▸ **Objective**: Below is a listing; restate from it, character for character, the lines beginning at the line holding "with BuildSketch(Plane(origin=base - slope" and ending at the line holding "bpy.context.scene.collection.objects.link(rigid_bodies[body])", both included.

▸ **Source material**:
________________________

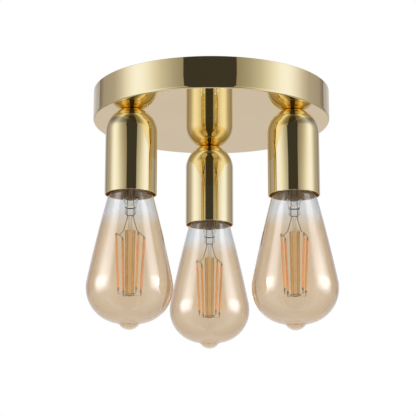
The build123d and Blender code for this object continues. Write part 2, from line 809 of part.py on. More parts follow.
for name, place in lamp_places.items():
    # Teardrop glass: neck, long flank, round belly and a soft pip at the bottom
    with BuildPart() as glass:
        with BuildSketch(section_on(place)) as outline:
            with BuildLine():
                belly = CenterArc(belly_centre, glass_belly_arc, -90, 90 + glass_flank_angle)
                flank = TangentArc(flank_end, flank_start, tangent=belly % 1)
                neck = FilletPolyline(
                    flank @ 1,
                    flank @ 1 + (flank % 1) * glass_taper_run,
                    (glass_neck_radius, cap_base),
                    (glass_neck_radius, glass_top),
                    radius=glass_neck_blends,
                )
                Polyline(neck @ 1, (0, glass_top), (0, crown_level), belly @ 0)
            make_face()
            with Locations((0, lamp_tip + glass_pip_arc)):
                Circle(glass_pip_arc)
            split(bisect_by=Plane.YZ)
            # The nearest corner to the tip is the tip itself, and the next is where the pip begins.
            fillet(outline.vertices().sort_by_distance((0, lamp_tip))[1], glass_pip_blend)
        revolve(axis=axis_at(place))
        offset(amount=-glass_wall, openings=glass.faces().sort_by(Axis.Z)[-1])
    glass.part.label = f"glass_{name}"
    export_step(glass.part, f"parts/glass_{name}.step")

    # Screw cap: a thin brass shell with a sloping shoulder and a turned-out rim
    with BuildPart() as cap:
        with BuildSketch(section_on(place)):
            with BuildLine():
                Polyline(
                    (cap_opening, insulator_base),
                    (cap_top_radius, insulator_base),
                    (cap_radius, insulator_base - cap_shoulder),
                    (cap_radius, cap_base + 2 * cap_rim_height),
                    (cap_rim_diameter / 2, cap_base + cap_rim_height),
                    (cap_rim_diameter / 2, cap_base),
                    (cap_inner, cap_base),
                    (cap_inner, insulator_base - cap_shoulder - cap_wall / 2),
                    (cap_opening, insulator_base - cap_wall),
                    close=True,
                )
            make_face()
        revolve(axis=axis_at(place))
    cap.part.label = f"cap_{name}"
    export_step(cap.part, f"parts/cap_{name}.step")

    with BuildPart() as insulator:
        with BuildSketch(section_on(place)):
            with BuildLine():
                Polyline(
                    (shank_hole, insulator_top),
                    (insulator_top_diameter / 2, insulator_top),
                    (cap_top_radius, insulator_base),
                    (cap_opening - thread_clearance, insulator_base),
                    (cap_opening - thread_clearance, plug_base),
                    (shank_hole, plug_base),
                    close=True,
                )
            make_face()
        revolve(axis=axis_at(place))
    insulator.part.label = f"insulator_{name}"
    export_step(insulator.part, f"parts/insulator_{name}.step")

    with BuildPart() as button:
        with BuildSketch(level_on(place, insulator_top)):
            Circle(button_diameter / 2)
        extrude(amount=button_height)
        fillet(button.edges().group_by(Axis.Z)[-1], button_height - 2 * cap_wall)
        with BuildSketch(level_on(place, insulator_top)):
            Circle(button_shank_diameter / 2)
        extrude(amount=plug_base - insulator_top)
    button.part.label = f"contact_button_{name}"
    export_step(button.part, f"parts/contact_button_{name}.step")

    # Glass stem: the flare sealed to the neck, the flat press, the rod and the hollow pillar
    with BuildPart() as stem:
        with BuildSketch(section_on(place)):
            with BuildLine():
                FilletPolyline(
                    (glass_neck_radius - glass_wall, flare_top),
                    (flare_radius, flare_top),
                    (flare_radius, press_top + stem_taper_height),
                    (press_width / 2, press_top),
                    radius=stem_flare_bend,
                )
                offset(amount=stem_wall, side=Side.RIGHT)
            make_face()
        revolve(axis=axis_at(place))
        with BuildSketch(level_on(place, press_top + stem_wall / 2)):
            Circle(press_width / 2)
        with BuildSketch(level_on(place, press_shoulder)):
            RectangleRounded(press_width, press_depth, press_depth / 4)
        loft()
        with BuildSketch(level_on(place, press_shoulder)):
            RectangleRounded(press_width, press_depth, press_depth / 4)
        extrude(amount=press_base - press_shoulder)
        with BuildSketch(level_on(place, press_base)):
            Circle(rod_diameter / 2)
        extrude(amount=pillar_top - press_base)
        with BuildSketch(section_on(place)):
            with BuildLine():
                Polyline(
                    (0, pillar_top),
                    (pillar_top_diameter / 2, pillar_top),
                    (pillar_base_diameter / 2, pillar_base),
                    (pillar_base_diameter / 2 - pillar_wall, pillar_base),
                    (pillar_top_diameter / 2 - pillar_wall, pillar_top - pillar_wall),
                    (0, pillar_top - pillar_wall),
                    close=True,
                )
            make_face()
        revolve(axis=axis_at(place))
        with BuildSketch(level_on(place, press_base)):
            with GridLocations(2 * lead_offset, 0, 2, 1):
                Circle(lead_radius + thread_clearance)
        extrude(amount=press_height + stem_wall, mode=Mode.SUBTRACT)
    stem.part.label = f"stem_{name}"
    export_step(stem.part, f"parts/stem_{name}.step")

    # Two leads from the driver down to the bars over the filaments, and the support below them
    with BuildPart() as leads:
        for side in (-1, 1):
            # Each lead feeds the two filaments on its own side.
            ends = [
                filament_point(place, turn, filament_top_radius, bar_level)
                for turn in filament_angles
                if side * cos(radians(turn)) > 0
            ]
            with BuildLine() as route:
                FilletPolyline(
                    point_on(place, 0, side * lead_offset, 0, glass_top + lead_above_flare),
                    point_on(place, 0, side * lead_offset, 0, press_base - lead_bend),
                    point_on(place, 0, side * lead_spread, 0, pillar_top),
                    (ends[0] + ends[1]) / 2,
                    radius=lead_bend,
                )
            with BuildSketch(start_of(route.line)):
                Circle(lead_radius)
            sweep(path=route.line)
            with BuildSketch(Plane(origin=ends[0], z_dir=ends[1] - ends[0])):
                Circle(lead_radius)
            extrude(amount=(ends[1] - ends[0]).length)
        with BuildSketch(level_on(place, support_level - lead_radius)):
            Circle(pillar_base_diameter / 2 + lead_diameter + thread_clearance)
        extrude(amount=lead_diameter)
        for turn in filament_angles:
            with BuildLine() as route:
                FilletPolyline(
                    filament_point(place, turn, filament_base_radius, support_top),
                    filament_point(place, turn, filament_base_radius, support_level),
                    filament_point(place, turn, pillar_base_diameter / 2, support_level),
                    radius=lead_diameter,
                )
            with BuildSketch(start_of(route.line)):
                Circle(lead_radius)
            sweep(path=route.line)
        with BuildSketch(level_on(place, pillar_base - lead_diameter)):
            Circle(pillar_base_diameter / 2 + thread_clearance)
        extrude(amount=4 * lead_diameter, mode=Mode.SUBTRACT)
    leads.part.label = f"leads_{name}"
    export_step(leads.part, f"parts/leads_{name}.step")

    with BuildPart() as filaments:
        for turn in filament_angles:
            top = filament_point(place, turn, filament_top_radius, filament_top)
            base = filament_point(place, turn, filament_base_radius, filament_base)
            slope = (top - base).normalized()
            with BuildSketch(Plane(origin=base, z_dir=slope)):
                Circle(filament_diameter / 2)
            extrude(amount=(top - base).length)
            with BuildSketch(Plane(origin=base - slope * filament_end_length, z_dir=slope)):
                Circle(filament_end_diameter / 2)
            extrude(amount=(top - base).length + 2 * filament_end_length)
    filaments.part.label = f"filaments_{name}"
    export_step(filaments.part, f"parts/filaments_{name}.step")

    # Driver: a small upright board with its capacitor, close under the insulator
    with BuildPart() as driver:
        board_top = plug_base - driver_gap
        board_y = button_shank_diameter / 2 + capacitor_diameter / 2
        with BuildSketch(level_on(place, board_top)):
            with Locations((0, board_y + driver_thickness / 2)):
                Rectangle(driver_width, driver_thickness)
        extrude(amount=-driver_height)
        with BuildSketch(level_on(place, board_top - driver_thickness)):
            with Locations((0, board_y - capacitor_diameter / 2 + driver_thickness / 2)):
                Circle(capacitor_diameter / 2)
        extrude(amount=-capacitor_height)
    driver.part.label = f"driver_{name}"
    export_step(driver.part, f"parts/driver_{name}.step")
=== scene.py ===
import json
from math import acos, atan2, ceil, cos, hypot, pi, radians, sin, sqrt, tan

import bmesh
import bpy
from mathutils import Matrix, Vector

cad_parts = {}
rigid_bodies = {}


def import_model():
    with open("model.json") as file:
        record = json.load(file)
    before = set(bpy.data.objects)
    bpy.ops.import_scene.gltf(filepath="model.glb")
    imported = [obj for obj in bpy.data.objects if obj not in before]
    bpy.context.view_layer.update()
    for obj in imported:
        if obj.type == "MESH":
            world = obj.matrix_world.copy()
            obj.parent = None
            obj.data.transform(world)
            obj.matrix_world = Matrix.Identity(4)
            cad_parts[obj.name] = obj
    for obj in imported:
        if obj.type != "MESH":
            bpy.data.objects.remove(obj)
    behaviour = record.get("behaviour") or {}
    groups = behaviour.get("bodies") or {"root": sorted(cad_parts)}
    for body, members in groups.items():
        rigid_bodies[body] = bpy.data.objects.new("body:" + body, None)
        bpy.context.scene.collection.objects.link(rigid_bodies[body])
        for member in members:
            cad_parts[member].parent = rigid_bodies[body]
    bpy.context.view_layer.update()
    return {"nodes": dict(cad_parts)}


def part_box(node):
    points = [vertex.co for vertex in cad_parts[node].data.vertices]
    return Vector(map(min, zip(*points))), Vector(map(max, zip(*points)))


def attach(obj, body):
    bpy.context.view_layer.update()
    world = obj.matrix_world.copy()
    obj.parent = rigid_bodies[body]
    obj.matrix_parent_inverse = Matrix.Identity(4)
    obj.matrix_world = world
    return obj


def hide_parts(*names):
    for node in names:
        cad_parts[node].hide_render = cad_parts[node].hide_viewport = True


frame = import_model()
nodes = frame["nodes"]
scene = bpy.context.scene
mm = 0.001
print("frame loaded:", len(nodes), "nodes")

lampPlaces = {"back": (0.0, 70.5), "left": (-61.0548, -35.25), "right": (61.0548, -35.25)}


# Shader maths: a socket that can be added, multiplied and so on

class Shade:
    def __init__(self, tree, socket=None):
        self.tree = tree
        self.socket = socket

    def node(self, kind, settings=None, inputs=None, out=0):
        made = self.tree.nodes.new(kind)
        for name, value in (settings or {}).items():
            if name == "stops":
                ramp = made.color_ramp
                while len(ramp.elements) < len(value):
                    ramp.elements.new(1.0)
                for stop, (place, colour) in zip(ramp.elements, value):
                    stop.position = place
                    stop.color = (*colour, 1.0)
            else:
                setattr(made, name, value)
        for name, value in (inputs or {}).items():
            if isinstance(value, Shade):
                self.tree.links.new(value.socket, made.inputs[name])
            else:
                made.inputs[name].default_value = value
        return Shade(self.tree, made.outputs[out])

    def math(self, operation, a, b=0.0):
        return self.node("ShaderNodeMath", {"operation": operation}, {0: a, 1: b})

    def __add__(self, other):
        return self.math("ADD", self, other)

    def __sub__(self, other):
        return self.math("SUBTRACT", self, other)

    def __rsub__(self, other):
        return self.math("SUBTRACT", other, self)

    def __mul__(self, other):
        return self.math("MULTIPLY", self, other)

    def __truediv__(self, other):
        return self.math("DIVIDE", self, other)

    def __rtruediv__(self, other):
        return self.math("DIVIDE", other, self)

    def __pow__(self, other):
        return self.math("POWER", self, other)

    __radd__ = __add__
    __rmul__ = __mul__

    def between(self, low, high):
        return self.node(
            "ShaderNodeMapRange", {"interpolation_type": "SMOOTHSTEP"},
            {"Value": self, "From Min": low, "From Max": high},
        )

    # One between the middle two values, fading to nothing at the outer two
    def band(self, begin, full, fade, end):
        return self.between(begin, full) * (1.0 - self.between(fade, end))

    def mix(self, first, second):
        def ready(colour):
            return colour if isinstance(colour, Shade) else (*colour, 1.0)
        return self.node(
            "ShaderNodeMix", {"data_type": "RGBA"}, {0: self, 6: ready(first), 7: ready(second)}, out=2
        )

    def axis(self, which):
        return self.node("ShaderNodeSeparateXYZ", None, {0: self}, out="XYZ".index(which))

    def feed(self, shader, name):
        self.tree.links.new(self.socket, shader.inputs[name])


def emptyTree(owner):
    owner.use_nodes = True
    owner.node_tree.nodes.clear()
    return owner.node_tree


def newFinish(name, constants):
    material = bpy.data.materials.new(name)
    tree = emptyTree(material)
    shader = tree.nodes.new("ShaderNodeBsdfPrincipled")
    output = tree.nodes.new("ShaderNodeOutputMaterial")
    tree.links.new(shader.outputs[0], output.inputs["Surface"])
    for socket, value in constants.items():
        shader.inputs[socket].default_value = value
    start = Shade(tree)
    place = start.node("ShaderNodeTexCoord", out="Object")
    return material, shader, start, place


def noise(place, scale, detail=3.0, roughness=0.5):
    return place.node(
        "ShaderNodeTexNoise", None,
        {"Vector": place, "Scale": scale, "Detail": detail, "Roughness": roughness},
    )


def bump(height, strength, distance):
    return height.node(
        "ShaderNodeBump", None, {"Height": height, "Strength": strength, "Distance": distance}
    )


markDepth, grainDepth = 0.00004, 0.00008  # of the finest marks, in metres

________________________

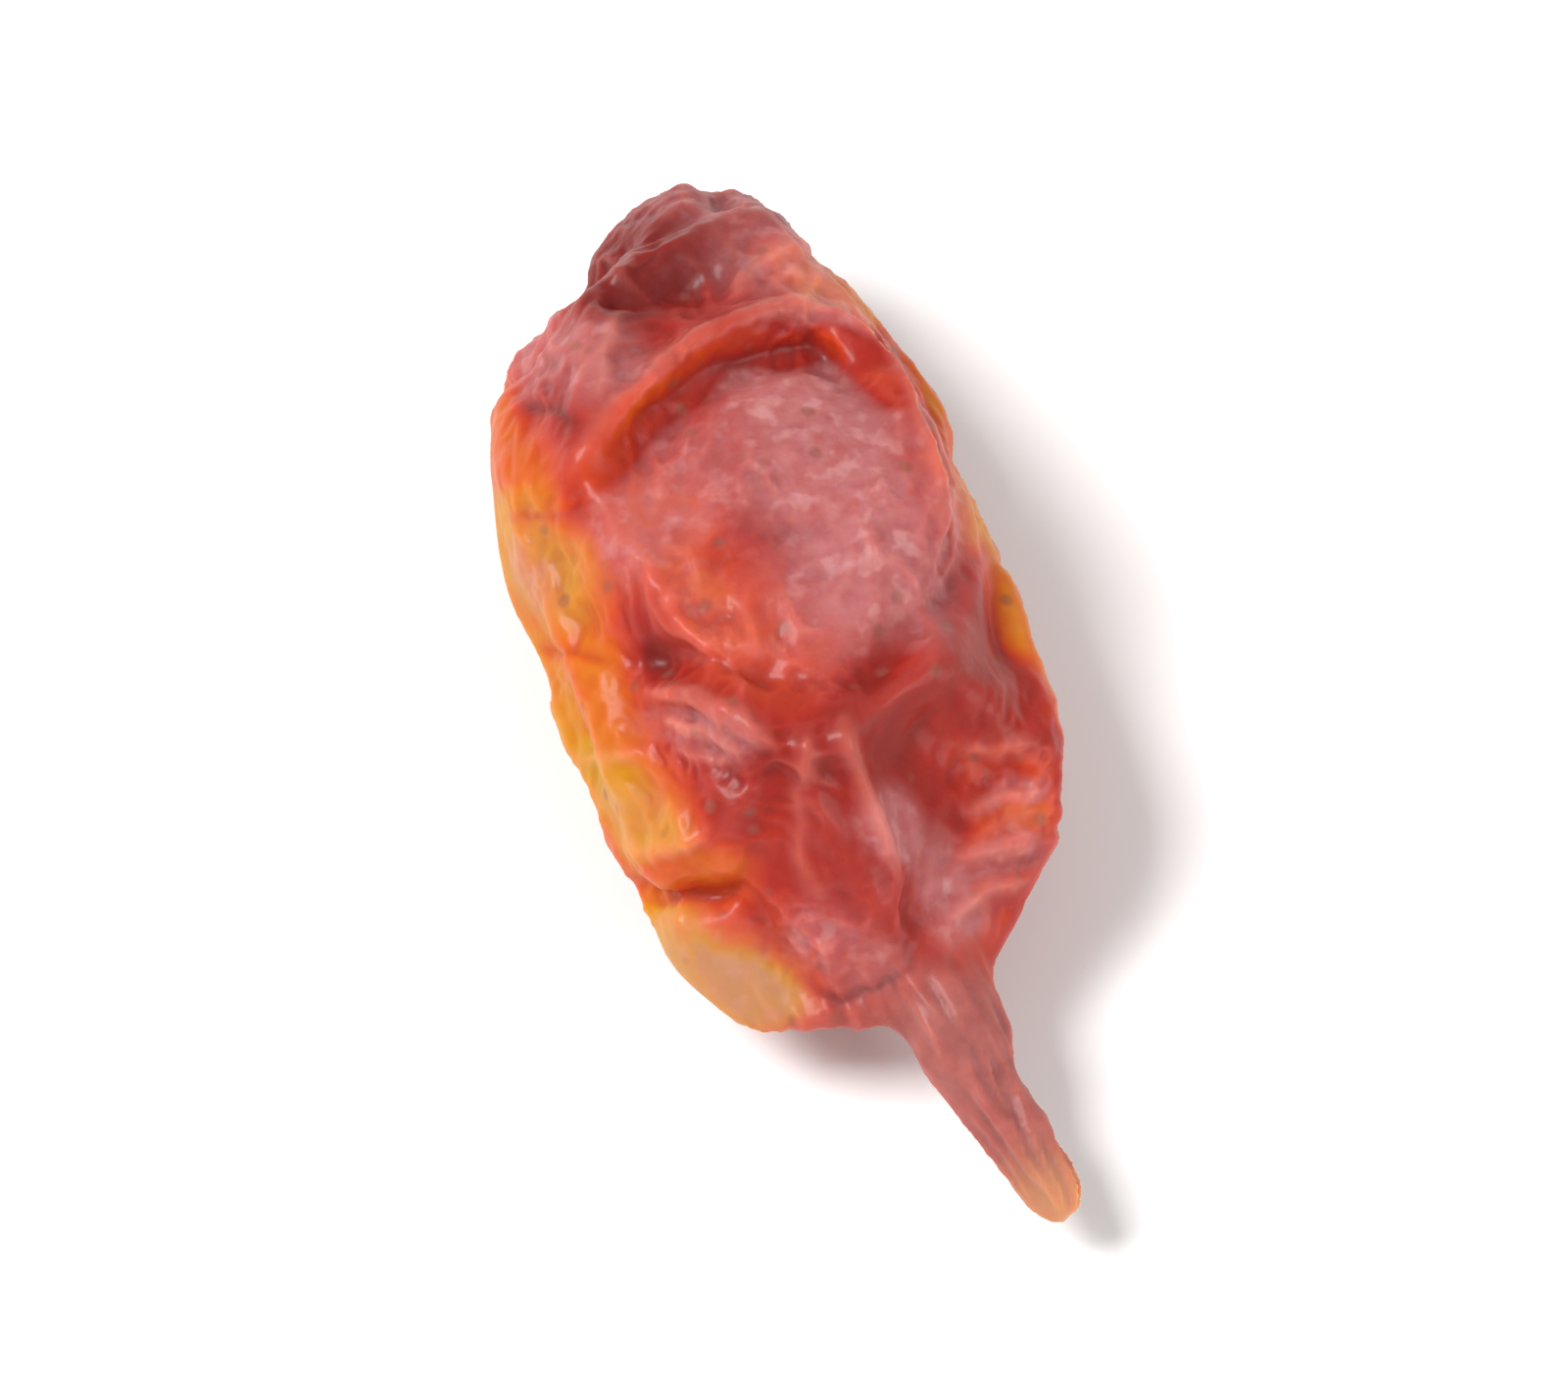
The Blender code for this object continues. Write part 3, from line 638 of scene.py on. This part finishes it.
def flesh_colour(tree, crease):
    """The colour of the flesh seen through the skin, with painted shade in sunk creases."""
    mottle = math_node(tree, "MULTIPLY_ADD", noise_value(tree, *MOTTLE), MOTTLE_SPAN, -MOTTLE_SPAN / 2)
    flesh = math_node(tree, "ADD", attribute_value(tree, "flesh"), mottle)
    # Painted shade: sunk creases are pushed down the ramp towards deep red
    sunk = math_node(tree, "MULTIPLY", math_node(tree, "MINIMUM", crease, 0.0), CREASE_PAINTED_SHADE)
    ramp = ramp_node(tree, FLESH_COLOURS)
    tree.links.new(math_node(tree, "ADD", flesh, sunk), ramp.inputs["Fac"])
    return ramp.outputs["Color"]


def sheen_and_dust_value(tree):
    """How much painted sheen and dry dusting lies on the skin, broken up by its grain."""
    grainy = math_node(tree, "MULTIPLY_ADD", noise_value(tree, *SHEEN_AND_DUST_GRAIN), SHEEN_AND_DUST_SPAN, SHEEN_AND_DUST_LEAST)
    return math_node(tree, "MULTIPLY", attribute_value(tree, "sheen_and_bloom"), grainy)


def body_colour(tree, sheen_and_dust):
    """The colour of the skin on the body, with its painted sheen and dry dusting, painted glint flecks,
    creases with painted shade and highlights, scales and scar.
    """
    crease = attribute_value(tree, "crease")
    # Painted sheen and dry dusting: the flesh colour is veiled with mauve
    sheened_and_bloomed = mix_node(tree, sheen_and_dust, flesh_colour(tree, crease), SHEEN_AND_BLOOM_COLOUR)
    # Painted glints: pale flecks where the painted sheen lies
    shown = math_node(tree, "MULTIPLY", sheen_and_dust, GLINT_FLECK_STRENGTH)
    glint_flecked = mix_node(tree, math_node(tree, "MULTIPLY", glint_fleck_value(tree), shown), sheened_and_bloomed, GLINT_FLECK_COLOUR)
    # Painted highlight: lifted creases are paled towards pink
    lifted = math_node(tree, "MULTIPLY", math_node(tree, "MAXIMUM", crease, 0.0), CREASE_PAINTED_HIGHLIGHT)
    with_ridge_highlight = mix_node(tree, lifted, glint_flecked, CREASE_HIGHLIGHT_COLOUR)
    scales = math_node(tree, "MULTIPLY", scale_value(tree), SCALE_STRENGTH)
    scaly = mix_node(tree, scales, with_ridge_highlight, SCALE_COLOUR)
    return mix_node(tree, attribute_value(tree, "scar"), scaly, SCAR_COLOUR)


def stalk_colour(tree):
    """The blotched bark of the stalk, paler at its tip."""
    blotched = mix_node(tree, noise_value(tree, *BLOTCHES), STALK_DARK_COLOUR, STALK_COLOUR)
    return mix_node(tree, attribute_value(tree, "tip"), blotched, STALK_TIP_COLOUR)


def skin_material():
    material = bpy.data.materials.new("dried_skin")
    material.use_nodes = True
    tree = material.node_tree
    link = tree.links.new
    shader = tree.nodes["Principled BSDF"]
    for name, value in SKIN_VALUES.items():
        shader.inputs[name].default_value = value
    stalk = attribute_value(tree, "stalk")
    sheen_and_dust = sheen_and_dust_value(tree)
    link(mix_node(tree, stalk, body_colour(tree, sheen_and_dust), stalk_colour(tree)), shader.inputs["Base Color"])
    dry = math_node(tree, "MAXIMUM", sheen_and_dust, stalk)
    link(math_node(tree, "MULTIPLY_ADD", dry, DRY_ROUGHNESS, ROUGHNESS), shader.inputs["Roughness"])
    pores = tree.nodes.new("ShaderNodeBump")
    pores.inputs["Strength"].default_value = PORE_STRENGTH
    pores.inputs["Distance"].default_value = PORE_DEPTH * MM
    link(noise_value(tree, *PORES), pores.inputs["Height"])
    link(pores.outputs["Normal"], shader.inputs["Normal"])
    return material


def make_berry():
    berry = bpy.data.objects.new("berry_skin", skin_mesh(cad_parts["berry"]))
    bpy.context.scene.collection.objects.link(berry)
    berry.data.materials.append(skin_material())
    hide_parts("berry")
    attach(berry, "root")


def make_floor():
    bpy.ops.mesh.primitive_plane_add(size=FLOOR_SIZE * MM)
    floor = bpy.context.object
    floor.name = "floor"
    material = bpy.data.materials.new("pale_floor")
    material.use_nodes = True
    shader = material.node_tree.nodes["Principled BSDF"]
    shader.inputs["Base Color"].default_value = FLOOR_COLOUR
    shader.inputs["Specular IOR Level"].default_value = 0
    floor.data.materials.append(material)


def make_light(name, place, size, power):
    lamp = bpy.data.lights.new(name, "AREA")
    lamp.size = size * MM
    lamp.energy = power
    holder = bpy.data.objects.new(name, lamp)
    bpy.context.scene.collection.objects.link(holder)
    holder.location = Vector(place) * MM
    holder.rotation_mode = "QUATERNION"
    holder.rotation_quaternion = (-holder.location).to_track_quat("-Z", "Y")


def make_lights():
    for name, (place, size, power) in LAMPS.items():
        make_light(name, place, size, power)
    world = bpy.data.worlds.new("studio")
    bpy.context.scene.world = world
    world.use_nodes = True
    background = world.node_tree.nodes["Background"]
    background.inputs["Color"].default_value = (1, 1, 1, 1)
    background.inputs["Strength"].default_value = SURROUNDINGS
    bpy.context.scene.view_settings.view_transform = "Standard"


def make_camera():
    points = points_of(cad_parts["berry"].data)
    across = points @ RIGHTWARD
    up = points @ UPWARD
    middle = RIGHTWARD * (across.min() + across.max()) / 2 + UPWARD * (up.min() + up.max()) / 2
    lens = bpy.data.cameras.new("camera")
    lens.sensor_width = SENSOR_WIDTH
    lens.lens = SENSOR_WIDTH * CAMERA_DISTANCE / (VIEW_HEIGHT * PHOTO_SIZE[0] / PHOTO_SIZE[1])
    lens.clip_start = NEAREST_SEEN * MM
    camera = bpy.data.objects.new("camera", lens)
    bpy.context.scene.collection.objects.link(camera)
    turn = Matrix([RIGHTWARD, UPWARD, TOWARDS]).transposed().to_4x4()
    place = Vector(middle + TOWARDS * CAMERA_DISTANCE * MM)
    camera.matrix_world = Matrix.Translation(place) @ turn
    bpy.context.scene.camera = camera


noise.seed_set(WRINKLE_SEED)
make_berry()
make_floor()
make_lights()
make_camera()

________________________

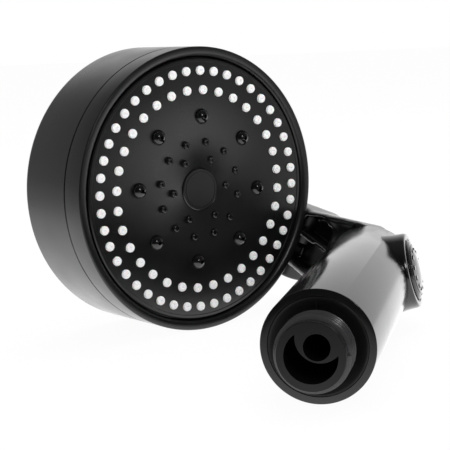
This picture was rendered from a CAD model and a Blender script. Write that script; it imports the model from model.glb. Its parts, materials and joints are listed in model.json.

________________________

▸ **Complete response**:
            with BuildSketch(Plane(origin=base - slope * filament_end_length, z_dir=slope)):
                Circle(filament_end_diameter / 2)
            extrude(amount=(top - base).length + 2 * filament_end_length)
    filaments.part.label = f"filaments_{name}"
    export_step(filaments.part, f"parts/filaments_{name}.step")

    # Driver: a small upright board with its capacitor, close under the insulator
    with BuildPart() as driver:
        board_top = plug_base - driver_gap
        board_y = button_shank_diameter / 2 + capacitor_diameter / 2
        with BuildSketch(level_on(place, board_top)):
            with Locations((0, board_y + driver_thickness / 2)):
                Rectangle(driver_width, driver_thickness)
        extrude(amount=-driver_height)
        with BuildSketch(level_on(place, board_top - driver_thickness)):
            with Locations((0, board_y - capacitor_diameter / 2 + driver_thickness / 2)):
                Circle(capacitor_diameter / 2)
        extrude(amount=-capacitor_height)
    driver.part.label = f"driver_{name}"
    export_step(driver.part, f"parts/driver_{name}.step")
=== scene.py ===
import json
from math import acos, atan2, ceil, cos, hypot, pi, radians, sin, sqrt, tan

import bmesh
import bpy
from mathutils import Matrix, Vector

cad_parts = {}
rigid_bodies = {}


def import_model():
    with open("model.json") as file:
        record = json.load(file)
    before = set(bpy.data.objects)
    bpy.ops.import_scene.gltf(filepath="model.glb")
    imported = [obj for obj in bpy.data.objects if obj not in before]
    bpy.context.view_layer.update()
    for obj in imported:
        if obj.type == "MESH":
            world = obj.matrix_world.copy()
            obj.parent = None
            obj.data.transform(world)
            obj.matrix_world = Matrix.Identity(4)
            cad_parts[obj.name] = obj
    for obj in imported:
        if obj.type != "MESH":
            bpy.data.objects.remove(obj)
    behaviour = record.get("behaviour") or {}
    groups = behaviour.get("bodies") or {"root": sorted(cad_parts)}
    for body, members in groups.items():
        rigid_bodies[body] = bpy.data.objects.new("body:" + body, None)
        bpy.context.scene.collection.objects.link(rigid_bodies[body])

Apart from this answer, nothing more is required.